While some environmentalists argue there is insufficient conclusive evidence to give the world’s first commercial deep sea mine the green light, Nautilus argues the benefits of deep sea mines outweigh those of terrestrial mines.
“I think that the one thing Nautilus has done well is that they’ve been very good about collecting scientific information. They’ve been very open about what they’ve found in terms of the biodiversity,” says Professor Elaine Baker, an expert in the sustainable use of marine resources at the University of Sydney. “They’ve have engaged top scientists from around the world to do the environmental impact study, and they’ve taken note of criticism – they’ve actually really progressed the science and our understanding of these organisms by the number of studies that they’ve done.”

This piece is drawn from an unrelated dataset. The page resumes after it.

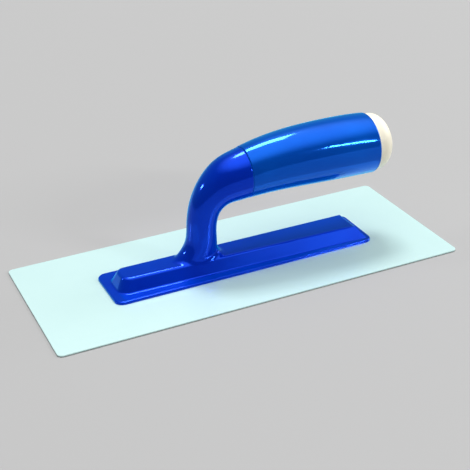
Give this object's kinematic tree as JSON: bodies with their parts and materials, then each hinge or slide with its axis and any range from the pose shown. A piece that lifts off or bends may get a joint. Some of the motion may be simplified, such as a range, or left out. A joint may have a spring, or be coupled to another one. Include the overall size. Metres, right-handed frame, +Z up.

Copper density in the Solwara deposit is reputedly several times higher than what is typical in terrestrial mines. It’s copper that Nautilus says will help meet worldwide demand for goods like smartphones and computers. Natalie Lowrey of the Deep Sea Mining campaign says consumers need to consider costs behind the price tag.
“Solwara 1 is gold and copper. We don’t really need any more gold – 80 percent of gold is used for jewelry, it’s not a necessity. Copper, yes, I can understand, copper is used in a lot of things, but these are things that could be recycled,” Lowrey points out. “We could really look at it like the idea of urban mining in the economy is actually cradle to cradle, so actually the way we design our products in the first place that they can last longer but also we’re able to extract the minerals and metals from there in the best way possible.”
While Nautilus has outlined mitigation strategies, such as transplanting sea animals in the path of the mines, with the integrity of their sea life and cultural practices at stake, locals say court action is foreseeable. With operations set to commence in 2018, the clock is ticking.